Shulman: “It’s very important to us that students have the opportunity to read directly, to form their own opinions. Not simply to be told what Plato said, they have to read it themselves.”
Krantz: “We used to end the first year in the 19th century. The first year now ends in the 17th century. We used to not have a 20th century course. Now, the third year final seminar is on the 20th and 21st centuries. So the student gets a sense of the problems of modernity. There, one of the questions always is: what is enduring?”
Shulman: “In antiquity, the major classics have stood the test of time. The books remain more or less stable in the selections from year to year. This is less true on 20th century material, which is more changeable. Everything contemporary doesn’t measure up to what has lasted two millennia.”
Krantz: “A lot of the more recent materials are still being winnowed; it’s not quite clear what’s important and what isn’t. For instance, as we moved into the 21st century, some of the 20th century materials began to look less important. Twenty-five years ago, when we started this, the Russian Revolution had more importance than it has today.”
Shulman: “Historically, it’s still important. But we had much more of a Marxist tradition when we began the college, because the world looked different.”
Krantz: “When we started and we talked about Lenin, some students thought we were talking about John Lennon. Today, they don’t even know who John Lennon is. So things change.”
The same is true for the teaching staff of the college. In addition to Krantz, a historian, and Shulman, a political scientist, the college has been able to hire five new full-time faculty members in the last few years, with specializations in comparative literature, classics, and art history, among others.
The two founders are pleased that their pioneering initiative has thus been assured a permanent place within Concordia, Shulman said.
“As much as Fred and I take a great deal of pride in what we’ve done, I think at the end of the day we’re going to take a great deal of pride in ensuring that it’s going to survive with the next generation of faculty.”
LAC celebrates this weekend
Celebrations of the 25th anniversary of the Liberal Arts College kick off on Friday, March 19, with a guest lecture by classical historian Donald Kagan of Yale University, titled “Why Study Western Civilization? Some Practical Considerations” (Hall Building, Room H-110, 5 p.m.). The address will be followed by a wine and cheese reception.

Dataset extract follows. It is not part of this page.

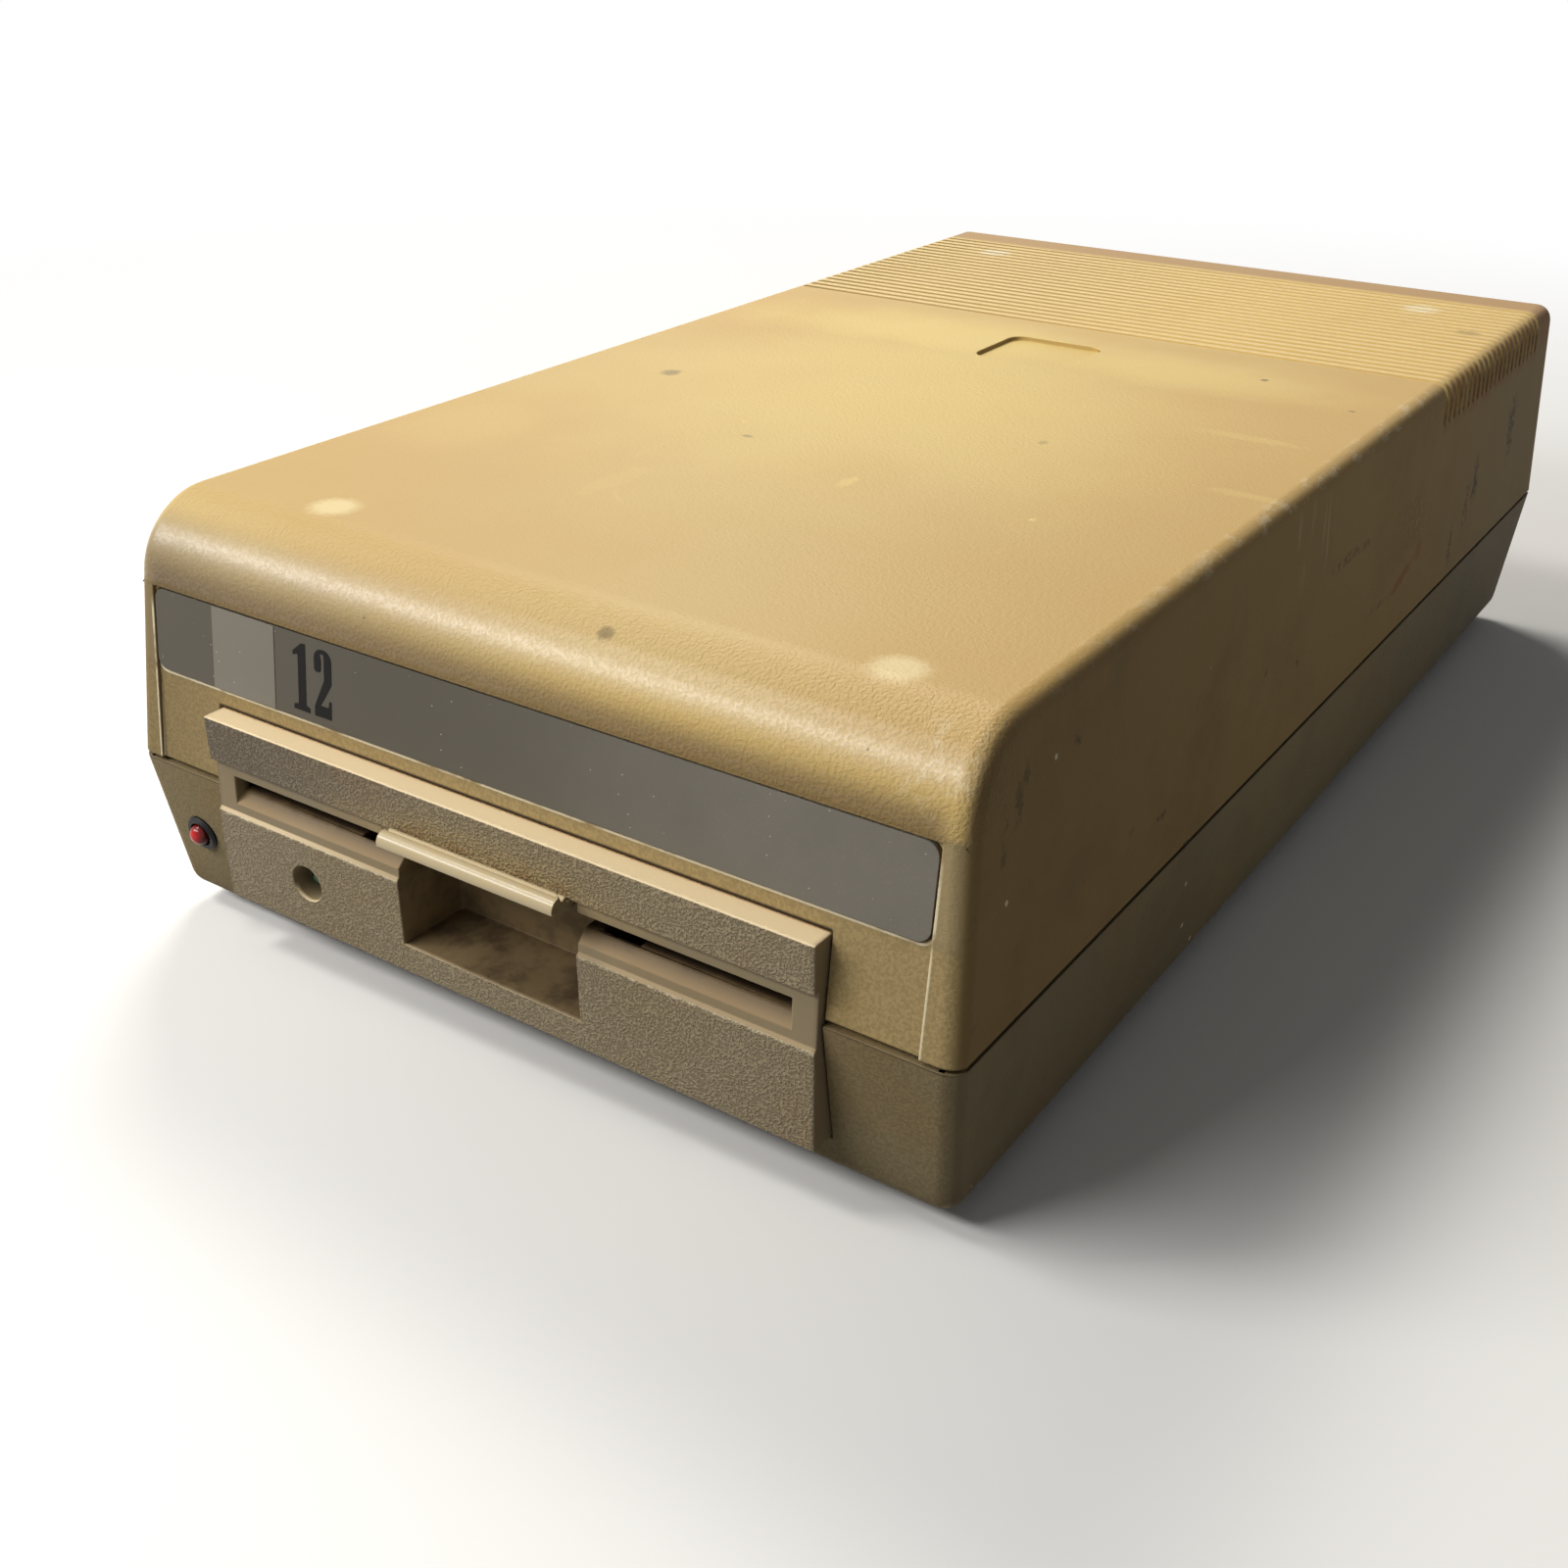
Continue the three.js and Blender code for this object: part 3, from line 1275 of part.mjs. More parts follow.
const sinkLength = 60;
const sinkX = 30;
const sinkInset = 32;
const sinkY = boardBack - sinkInset;
const sinkDepth = 20;
const sinkHeadRoom = 5.5;
const sinkHeight = caseHeight - wall - sinkHeadRoom - boardTop - gap;
const sinkBase = 3;
const sinkFins = 9;
const finThickness = 2;

function heatSink() {
  const low = boardTop + gap;
  const back = box([sinkX - sinkLength / 2, sinkX + sinkLength / 2], [sinkY, sinkY + sinkBase],
    [low, low + sinkHeight]);
  const fins = Array.from({ length: sinkFins }, (_, i) => {
    const x = sinkX - sinkLength / 2 + (sinkLength - finThickness) * i / (sinkFins - 1);
    return box([x, x + finThickness], [sinkY, sinkY + sinkDepth], [low, low + sinkHeight]);
  });
  return join(back, ...fins);
}

add('heat_sink', heatSink(), darkSteel);

// Transformer: a laminated core with two windows, and a coil round its middle leg

const windowWidth = 11;
const middleLeg = 18;
const yokeHeight = 9;
const coilRoom = 0.4;
const coilBulge = 8;

function transformerCore() {
  const core = box([transformerX - coreWidth / 2, transformerX + coreWidth / 2],
    [transformerY - coreStack / 2, transformerY + coreStack / 2], [coreBottom, coreTop]);
  const windows = bothSides.map((side) => {
    const near = transformerX + side * middleLeg / 2;
    const far = near + side * windowWidth;
    return box([Math.min(near, far), Math.max(near, far)], caseRun,
      [coreBottom + yokeHeight, coreTop - yokeHeight]);
  });
  return cut(core, ...windows);
}

function transformerCoil() {
  const high = [coreBottom + yokeHeight + coilRoom, coreTop - yokeHeight - coilRoom];
  const reach = middleLeg / 2 + windowWidth - coilRoom;
  const deep = coreStack / 2 + coilBulge;
  const outer = prismZ(
    roundedBox([transformerX - reach, transformerX + reach], [transformerY - deep, transformerY + deep],
      edgeRadius), high);
  const inner = box(
    [transformerX - middleLeg / 2 - coilRoom, transformerX + middleLeg / 2 + coilRoom],
    [transformerY - coreStack / 2 - coilRoom, transformerY + coreStack / 2 + coilRoom],
    [high[0] - overrun, high[1] + overrun]);
  return cut(outer, inner);
}

add('transformer_core', transformerCore(), darkSteel);
add('transformer_coil', transformerCoil(), coilTape);

// Rear panel and what it carries

const panelThickness = 1.8;
const panelSideLap = 1.2;
const panelHeadLap = 4;
const panelHalf = rearWindowHalf + panelSideLap;
const panelTop = rearWindowTop + panelHeadLap;
const panelFront = rearPanelY - gap - panelThickness;
const panelBack = rearPanelY - gap;
const panelLevel = 36;
const inletX = -54;
const fuseX = -20;
const socketXs = [6, 30];
const switchX = 60;
const inletWidth = 27;
const inletHeight = 20;
const fuseRadius = 6;
const socketRadius = 7.4;
const switchWidth = 13;
const switchHeight = 19.5;

function around(x, width, height, room) {
  return [[x - width / 2 - room, x + width / 2 + room],
    [panelLevel - height / 2 - room, panelLevel + height / 2 + room]];
}

function rearPanel() {
  const plate = box([-panelHalf, panelHalf], [panelFront, panelBack], [floorTop + gap, panelTop]);
  const inletHole = around(inletX, inletWidth, inletHeight, gap);
  const switchHole = around(switchX, switchWidth, switchHeight, gap);
  return cut(plate,
    box(inletHole[0], caseRun, inletHole[1]), box(switchHole[0], caseRun, switchHole[1]),
    barY(fuseX, caseRun, panelLevel, fuseRadius + gap),
    ...socketXs.map((x) => barY(x, caseRun, panelLevel, socketRadius + gap)));
}

add('rear_panel', rearPanel(), blackPlastic);

const flangeReach = 2;
const flangeThickness = 2;
const inletDepth = 20;
const inletWall = 1.6;
const cavityDepth = 15;
const bladeWidth = 4;
const bladeThickness = 1.4;
const bladeSpread = 7;
const bladeRise = 4;
const bladeReach = 11;

function mainsInlet() {
  const flangeSpan = around(inletX, inletWidth, inletHeight, flangeReach);
  const bodySpan = around(inletX, inletWidth, inletHeight, 0);
  const cavitySpan = around(inletX, inletWidth, inletHeight, -inletWall);
  const front = panelBack + gap + flangeThickness;
  const flange = box(flangeSpan[0], [panelBack + gap, front], flangeSpan[1]);
  const body = box(bodySpan[0], [front - inletDepth, front], bodySpan[1]);
  const cavity = box(cavitySpan[0], [front - cavityDepth, front + overrun], cavitySpan[1]);
  const blades = [[-bladeSpread, 0], [0, bladeRise], [bladeSpread, 0]].map(([x, z]) => box(
    [inletX + x - bladeThickness / 2, inletX + x + bladeThickness / 2],
    [front - cavityDepth - inletWall / 2, front - cavityDepth + bladeReach],
    [panelLevel + z - bladeWidth / 2, panelLevel + z + bladeWidth / 2]));
  return join(cut(join(flange, body), cavity), ...blades);
}

add('mains_inlet', mainsInlet(), blackPlastic);

const fuseDepth = 22;
const fuseCap = 7.6;
const fuseCapHeight = 5;
const fuseSlot = 1.2;

function fuseHolder() {
  const front = panelBack + gap + fuseCapHeight;
  const body = barY(
    fuseX, [front - fuseDepth - fuseCapHeight, front - fuseCapHeight / 2], panelLevel, fuseRadius);
  const cap = barY(fuseX, [panelBack + gap, front], panelLevel, fuseCap);
  const slot = box([fuseX - fuseCap, fuseX + fuseCap], [front - fuseSlot, front + overrun],
    [panelLevel - fuseSlot / 2, panelLevel + fuseSlot / 2]);
  return cut(join(body, cap), slot);
}

add('fuse_holder', fuseHolder(), blackPlastic);

const socketDepth = 14;
const socketRim = 9;
const socketRimThickness = 1.2;
const socketWall = 1;
const socketCavity = 9;
const contactRadius = 0.6;
const contactCircle = 4.3;
const contactCount = 6;
const contactArc = Math.PI * 1.35;
const contactSides = 6;

function serialSocket(x) {
  const front = panelBack + gap + socketRimThickness;
  const rim = barY(x, [panelBack + gap, front], panelLevel, socketRim);
  const body = barY(x, [front - socketDepth, front - socketRimThickness / 2], panelLevel, socketRadius);
  const cavity = barY(x, [front - socketCavity, front + overrun], panelLevel, socketRadius - socketWall);
  const contacts = Array.from({ length: contactCount }, (_, i) => {
    const angle = -Math.PI / 2 + contactArc * (i / (contactCount - 1) - half);
    return barY(x + contactCircle * Math.cos(angle),
      [front - socketCavity - socketWall, front - socketRimThickness * 2],
      panelLevel + contactCircle * Math.sin(angle), contactRadius, contactSides);
  });
  return join(cut(join(rim, body), cavity), ...contacts);
}

add('serial_socket_left', serialSocket(socketXs[0]), blackPlastic);
add('serial_socket_right', serialSocket(socketXs[1]), blackPlastic);

// Power switch: a frame, and a rocker that tips about X

const switchDepth = 18;
const switchWall = 1.4;
const rockerWidth = switchWidth - 2 * switchWall - 2 * gap;
const rockerHalf = 7.6;
const rockerBack = 5;
const rockerAngle = THREE.MathUtils.degToRad(9);
const rockerPin = 1.3;
const rockerPivotY = panelBack + gap + flangeThickness / 4;
const switchCavity = 9;

function powerSwitch() {
  const front = panelBack + gap + flangeThickness;
  const flangeSpan = around(switchX, switchWidth, switchHeight, flangeReach);
  const bodySpan = around(switchX, switchWidth, switchHeight, 0);
  const cavitySpan = around(switchX, switchWidth, switchHeight, -switchWall);
  const flange = box(flangeSpan[0], [panelBack + gap, front], flangeSpan[1]);
  const body = box(bodySpan[0], [front - switchDepth, front], bodySpan[1]);
  const cavity = box(cavitySpan[0], [front - switchCavity, front + overrun], cavitySpan[1]);
  const pinHole = barX([switchX - switchWidth / 2 + gap, switchX + switchWidth / 2 - gap], rockerPivotY,
    panelLevel, rockerPin + gap);
  return cut(join(flange, body), cavity, pinHole);
}

function powerRocker() {
  const slope = Math.tan(rockerAngle);
  const face = rockerHalf * slope;
  const rise = flangeThickness * 0.75 + face;
  const body = prismX([
    [rise - face, 0], [rise, rockerHalf], [-rockerBack * half, rockerHalf],
    [-rockerBack, 0], [-rockerBack * half, -rockerHalf], [rise, -rockerHalf],
  ].reverse(), [-rockerWidth / 2, rockerWidth / 2]);
  const pinHalf = (rockerWidth + switchWall) / 2;
  return join(body, barX([-pinHalf, pinHalf], 0, 0, rockerPin));
}

add('power_switch', powerSwitch(), blackPlastic);
add('power_rocker', powerRocker(), blackPlastic,
  { position: [switchX, rockerPivotY, panelLevel], turn: [-rockerAngle, 0, 0] });

// Inner leads, held at both ends

const leadRadius = 1.4;
const leadSides = 8;
const leadSteps = 20;
const coilBack = transformerY + coreStack / 2 + coilBulge;
const coilMiddle = (coreBottom + coreTop) / 2;
const edgeLevel = (boardBottom + boardTop) / 2;
const leadBend = 8;
add('transformer_lead', tube([
  [transformerX, coilBack + gap, coilMiddle],
  [transformerX, coilBack + gap + leadBend, coilMiddle],
  [transformerX, trayBack + leadRadius, coilMiddle + leadBend],
  [transformerX, trayBack + leadBend / 2, trayBottom],
  [transformerX, trayBack + leadBend / 2, edgeLevel - leadRadius],
  [transformerX, boardBack + leadRadius * 2, edgeLevel],
  [transformerX, boardBack + gap, edgeLevel],
], leadRadius, leadSteps, leadSides), greyLead);

const lightBack = holderLength + gap * 2 + lensFlange * 2;
const lightTail = new THREE.Vector3(0, lightBack, 0).applyMatrix4(lightMatrix);
const lightBend = new THREE.Vector3(0, lightBack + leadRadius * 2, 0).applyMatrix4(lightMatrix);
const leadRise = 96;
const leadAisle = -chassisOuter - leadBend * 0.7;
add('activity_lead', tube([
  lightTail.toArray(), lightBend.toArray(),
  [leadAisle - leadRadius, bossInset - leadRadius * 3, floorTop + leadBend * 1.5],
  [leadAisle, bossInset + leadBend * 2, floorTop + leadBend * 2],
  [-trayOuter - leadBend, leadRise - leadBend, floorTop + leadBend * 3],
  [-trayOuter - leadBend / 2, leadRise, trayBottom - leadBend],
  [-trayOuter - leadRadius, leadRise, edgeLevel - leadRadius],
  [-boardHalf - leadRadius * 2, leadRise, edgeLevel],
  [-boardHalf - gap, leadRise, edgeLevel],
], leadRadius, leadSteps, leadSides), greyLead);

// The whole stands with its middle on the origin: the gate's bar is foremost and the case's back is last.
part.position.y = (barDepth - caseDepth) / 2;

export default part;
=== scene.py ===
"""External floppy disk drive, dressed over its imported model.

Pieces are drawn in millimetres from the middle of the seam line's front edge at table height, as the model's
source draws them, and are then placed in the model's frame, in metres.
"""

import json
import math
from functools import partial, reduce
from types import SimpleNamespace

import bmesh
import bpy
from bpy.props import FloatProperty, FloatVectorProperty, IntProperty, PointerProperty, StringProperty
from mathutils import Color, Euler, Matrix, Vector


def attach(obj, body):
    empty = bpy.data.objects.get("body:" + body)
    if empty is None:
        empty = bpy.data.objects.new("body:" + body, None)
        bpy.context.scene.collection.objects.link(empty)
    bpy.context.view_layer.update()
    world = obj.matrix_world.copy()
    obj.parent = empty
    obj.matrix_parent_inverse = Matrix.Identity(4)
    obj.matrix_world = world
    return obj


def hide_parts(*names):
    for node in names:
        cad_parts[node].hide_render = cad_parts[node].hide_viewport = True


bl_info = {
    "name": "Floppy Disk Drive",
    "version": (1, 0, 0),
    "blender": (4, 5, 0),
    "location": "3D View > Sidebar > Disk Drive",
    "description": "Builds the finish of an external floppy disk drive over its model",
    "category": "Object",
}

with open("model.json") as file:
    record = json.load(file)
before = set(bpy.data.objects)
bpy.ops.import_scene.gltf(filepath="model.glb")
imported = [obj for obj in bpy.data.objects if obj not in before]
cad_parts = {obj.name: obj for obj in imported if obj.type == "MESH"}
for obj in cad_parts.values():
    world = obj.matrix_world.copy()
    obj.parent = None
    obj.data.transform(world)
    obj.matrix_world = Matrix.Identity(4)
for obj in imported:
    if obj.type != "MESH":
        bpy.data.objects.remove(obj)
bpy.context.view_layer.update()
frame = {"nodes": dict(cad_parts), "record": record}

MM = 0.001

# Sizes that no user changes, in millimetres. A cutter runs past what it cuts by the first.
OVERRUN = 20
UNDERSIDE = 4
WALL = 3
TOP_LEAN = SimpleNamespace(side=3.5, front=4.46, back=4.7)
BASE_LEAN = SimpleNamespace(side=2.3, front=7.3, back=9.8)
BAR_DEPTH = 7.2
CASE_RUN = 371

# From these drawings to the model's frame.
TO_FRAME = Matrix.Translation((0, (BAR_DEPTH - CASE_RUN) / 2 * MM, 0)) @ Matrix.Scale(MM, 4)


def shade(code):
    """The linear colour of a hex code as seen on a screen."""
    parts = [int(code[i:i + 2], 16) / 255 for i in (1, 3, 5)]
    return tuple(p / 12.92 if p <= 0.04045 else ((p + 0.055) / 1.055) ** 2.4 for p in parts)


def length(name, description, millimetres):
    return FloatProperty(
        name=name, description=description, default=millimetres * MM, min=0, unit="LENGTH", precision=4)


def colour(name, description, code):
    return FloatVectorProperty(
        name=name, description=description, default=shade(code), min=0, max=1, size=3, subtype="COLOR")


class DriveSizes(bpy.types.PropertyGroup):
    """Sizes of the drive's outer pieces."""

    case_width: length("Case width", "Widest part of the case, at the seam", 200)
    case_depth: length("Case depth", "Case from front to back, at the seam", CASE_RUN)
    case_height: length("Case height", "Top of the case over the table", 97)
    seam_height: length("Seam height", "Level of the groove between the shells", 39.7)
    seam_gap: length("Seam gap", "Height of the groove between the shells", 0.8)
    front_radius: length("Front radius", "Round front edge of the top", 17.2)
    corner_radius: length("Corner radius", "Round rear and lower edges", 5.2)
    edge_radius: length("Edge radius", "Round side edges", 4)
    plate_width: length("Nameplate width", "Width of the plate in the upper front", 184.2)
    plate_bottom: length("Nameplate bottom", "Lower edge of the plate", 61)
    plate_top: length("Nameplate top", "Upper edge of the plate", 78.7)
    groove_width: length("Groove width", "Width of one groove on the rear of the top", 2)
    groove_depth: length("Groove depth", "Depth of one groove on the rear of the top", 0.9)
    fascia_bottom: length("Fascia bottom", "Lower edge of the fascia", 12.6)
    fascia_top: length("Fascia top", "Upper edge of the fascia", 56.3)
    slot_bottom: length("Slot bottom", "Lower edge of the disk slot", 37.4)
    slot_top: length("Slot top", "Upper edge of the disk slot", 43.1)
    band_bottom: length("Band bottom", "Lower edge of the band over the slot", 46.2)
    pocket_width: length("Pocket width", "Width of the finger pocket", 44.8)
    pocket_depth: length("Pocket depth", "Depth of the finger pocket", 17)
    foot_radius: length("Foot radius", "Radius of a rubber foot", 5)
    groove_count: IntProperty(name="Grooves", description="Grooves on the rear of the top", default=22, min=1)
    plate_number: StringProperty(name="Number", description="Plain digits 1 and 2", default="12")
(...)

On Saturday, alumni and students of the college will attend a reunion, beginning with a breakfast. Throughout the day, a number of panel discussions and roundtables will be held. In the evening, there will be a cocktail party at the Omni hotel on Sherbrooke St., followed by a dinner-dance.
The college has been tracking down its alumni for the reunion. Out of about 1,000 alumni of the college’s entire history, many now work in fields ranging from academics and journalism to government and the arts.
The college’s alumni are teaching at universities throughout North America, including the University of Illinois, Simon Fraser University, the University of Alberta, and Boston University. Others work at the CBC, the BBC, the United Nations and various NGOs.